I greatly enjoyed the first picture, The Girl With The Dragon Tattoo, as a well-above-average potboiler featuring atypically compelling characters (and in part because I had pretty much no expectations going in). The second movie, The Girl Who Played With Fire, while still enjoyable, stumbled a bit for me. Instead of simply working on a independent mystery, as Blomqvist and Lisbeth did in the first picture, the second story had them caught up in a larger conspiracy plot that delved deeper into Lisbeth's personal history. The tone was quite different, and certain key elements felt like they were on loan from the James Bond franchise: The blond muscle-bound thug who could not feel pain, the mysterious villainous Zala, who was hideously deformed from an accident earlier in his life, etc. The story was a little sleazier (gratuitous lesbian sex scenes for Lisbeth), there was all this weird shaky cam stuff, and less satisfaction came from the crime solvin' aspect as the two leads were kept apart for virtually the whole movie.

The second film was also designed as something of a cliffhanger that would lead more or less directly into this one. Getting into the nuances of the plot would be pointless for the uninitiated and redundant for those who have already read Larsson's books. Suffice to say that part 3 brings several elements of the first two pictures to a boil, and finds Lisbeth defending herself in court for much of it. The picture seemed to tone down a lot of aspects that I had a problem with in part 2 (thankfully, Zala's appearance in this one is brief), and gotten into territory that doesn't necessarily recreate what the first movie was, but is arguably just as effective.

It's interesting to me that all three stories feature much older characters attempting to keep covered crimes that were committed long ago. In this film, as in the others, we spend time with seemingly-benign, grandfatherly men who it turns out have done some pretty messed up, horrible things earlier in life. Hornet's Nest features a governmental group called "The Section" which was formed long ago to protect Soviet spies who defected to Sweden (presumably for the health-care, the world-renowned culinary offerings of the Swedish Chef, and for the excellent, inexpensive build-it-yourself furniture that populates the land). Early in the movie, the now-elderly guys meet up to discuss what to do about the growing threat of their program being exposed, and who they need to kill to keep it a secret. It's sort of a like a bizarro scene from Cocoon, where Hume Cronyn and Don Ameche draw up a list of people to brutally murder. I was amused later in the movie when a member of the geriatric mafia takes a break from his dialysis treatments and dodders into a local hospital to bump a key player off.

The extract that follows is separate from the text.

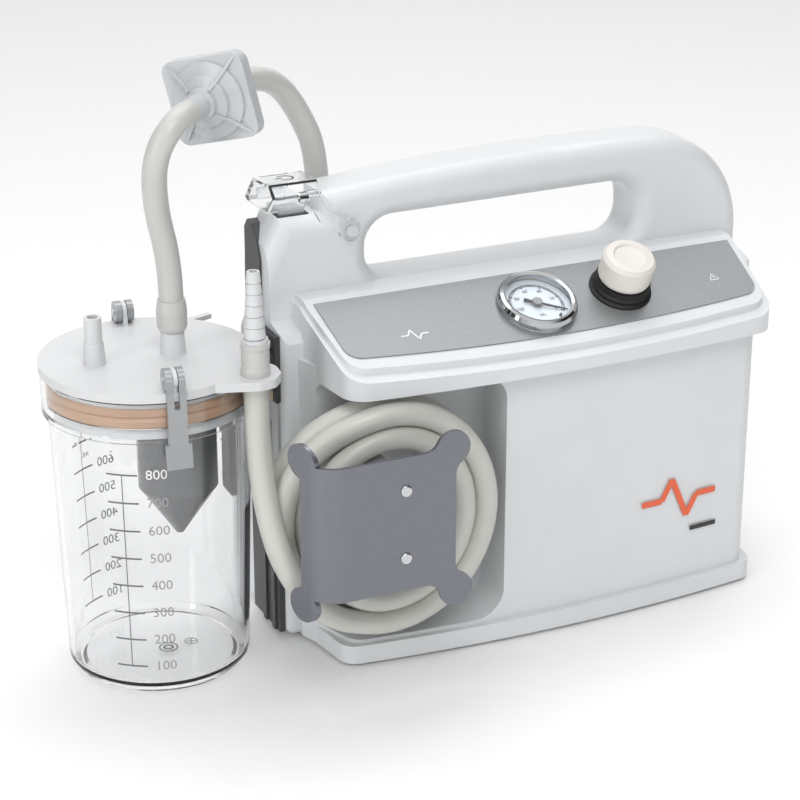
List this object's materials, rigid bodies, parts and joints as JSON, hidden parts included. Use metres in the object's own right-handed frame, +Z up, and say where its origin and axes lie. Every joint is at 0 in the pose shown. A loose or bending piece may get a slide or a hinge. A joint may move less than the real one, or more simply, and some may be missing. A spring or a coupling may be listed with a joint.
{
  "type": "suction pump",
  "caption": "Portable medical suction pump: cased vacuum pump with handle, gauge and regulator, collection jar with float valve, filter, and patient hose on a winder.",
  "frame": {"origin": "middle of the footprint, on the surface that the pump stands on", "axes": "+X to the right seen from the front, away from the jar, +Y to the back, +Z up"},
  "size_m": [0.395, 0.1605, 0.3146],
  "materials": {
    "casing_white": "satin",
    "panel_grey": "fine sand texture",
    "dock_grey": "satin",
    "plate_grey": "satin",
    "contact_brass": "polished",
    "rubber_black": "matt",
    "steel_zinc": "bright zinc",
    "inlet_black": "satin",
    "cover_clear": "clear polycarbonate",
    "bezel_chrome": "polished",
    "dial_white": "printed card",
    "lens_clear": "clear",
    "knob_cream": "satin",
    "jar_clear": "clear moulded plastic",
    "lid_white": "satin",
    "clip_grey": "silver lacquer",
    "gasket_orange": "soft silicone",
    "float_grey": "polished",
    "hose_cream": "translucent silicone",
    "filter_milky": "translucent",
    "winder_metal": "satin sand texture",
    "motor_steel": "zinc plated",
    "pump_alloy": "cast",
    "board_green": "solder resist"
  },
  "bodies": {
    "pump": {"front_casing": "casing_white", "rear_casing": "casing_white", "control_panel_overlay": "panel_grey", "side_dock_panel": "dock_grey", "jar_holder": "dock_grey", "switch_body": "dock_grey", "dock_guide_plate": "plate_grey", "winder_core": "plate_grey", "exhaust_muffler": "plate_grey", "dock_contact": "contact_brass", "gauge_movement": "contact_brass", "inlet_pins": "contact_brass", "rubber_feet": "rubber_black", "regulator_boot": "rubber_black", "motor_mounts": "rubber_black", "diaphragm": "rubber_black", "casing_screws": "steel_zinc", "clip_pins": "steel_zinc", "cover_hinge_pins": "steel_zinc", "winder_rivets": "steel_zinc", "regulator_body": "steel_zinc", "power_inlet": "inlet_black", "gauge_case": "inlet_black", "pump_frame": "inlet_black", "gauge_bezel": "bezel_chrome", "gauge_dial": "dial_white", "gauge_lens": "lens_clear", "jar": "jar_clear", "jar_lid": "lid_white", "hose_connector": "lid_white", "pump_inlet_spout": "lid_white", "lid_gasket": "gasket_orange", "valve_seat": "gasket_orange", "float_cage": "float_grey", "patient_hose": "hose_cream", "patient_hose_coil": "hose_cream", "tube_jar_to_filter": "hose_cream", "tube_filter_to_pump": "hose_cream", "vacuum_cuff": "hose_cream", "hose_cuff": "hose_cream", "hose_end_cuff": "hose_cream", "vacuum_line": "hose_cream", "filter_front_half": "filter_milky", "filter_rear_half": "filter_milky", "filter_membrane": "filter_milky", "hose_winder_plate": "winder_metal", "pump_motor": "motor_steel", "pump_chamber": "pump_alloy", "head_cover": "pump_alloy", "circuit_board": "board_green"},
    "cover": {"switch_cover": "cover_clear"},
    "button": {"power_button": "plate_grey"},
    "knob": {"regulator_knob": "knob_cream"},
    "needle": {"regulator_needle": "steel_zinc"},
    "pointer": {"gauge_pointer": "inlet_black"},
    "clip_front": {"jar_clip_front": "clip_grey"},
    "clip_rear": {"jar_clip_rear": "clip_grey"},
    "float": {"float_ball": "float_grey"},
    "rotor": {"motor_rotor": "steel_zinc"},
    "rod": {"connecting_rod": "inlet_black"}
  },
  "joints": [
    {"name": "cover_hinge", "type": "hinge", "parent": "pump", "child": "cover", "pos_m": [-0.0365, 0.034, 0.2175], "axis": [0, 1, 0], "range_deg": [0, 60]},
    {"name": "button_press", "type": "slide", "parent": "pump", "child": "button", "axis": [0, 0, -1], "range_m": [0, 0.0025], "stiffness_N_per_m": 800},
    {"name": "knob_turn", "type": "hinge", "parent": "pump", "child": "knob", "pos_m": [0.1015, -0.01897, 0.17549], "axis": [0, 0.4067, -0.9135], "range_deg": [0, 300]},
    {"name": "needle_travel", "type": "slide", "parent": "pump", "child": "needle", "axis": [0, 0.4067, -0.9135], "range_m": [0, 0.0009]},
    {"name": "pointer_swing", "type": "hinge", "parent": "pump", "child": "pointer", "pos_m": [0.0515, -0.02071, 0.17472], "axis": [0, -0.4067, 0.9135], "range_deg": [0, 220]},
    {"name": "clip_front_hinge", "type": "hinge", "parent": "pump", "child": "clip_front", "pos_m": [-0.14786, -0.02881, 0.1715], "axis": [-0.9962, 0.0872, 0], "range_deg": [0, 100]},
    {"name": "clip_rear_hinge", "type": "hinge", "parent": "pump", "child": "clip_rear", "pos_m": [-0.13914, 0.07081, 0.1715], "axis": [0.9962, -0.0872, 0], "range_deg": [0, 100]},
    {"name": "float_rise", "type": "slide", "parent": "pump", "child": "float", "axis": [0, 0, 1], "range_m": [0, 0.038]},
    {"name": "rotor_spin", "type": "hinge", "parent": "pump", "child": "rotor", "pos_m": [0.13, 0.037, 0.052], "axis": [1, 0, 0], "continuous": true},
    {"name": "rod_stroke", "type": "slide", "parent": "pump", "child": "rod", "axis": [0, 0, 1], "range_m": [-0.002, 0.002]}
  ],
  "couplings": [
    {"joint": "needle_travel", "follows": "knob_turn", "m_per_rad": 0.00015915}
  ]
}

Larsson's plan was have the series continue well beyond this entry, but he died suddenly after completing the manuscripts for parts 2 and 3 (although a fourth unpublished one is said to be caught up in a battle over Larsson's estate). I bring this up because although the various threads were not necessarily intended to be all tied up by the end of this third story, the film, at least, concludes everything in a way that I found extremely satisfying.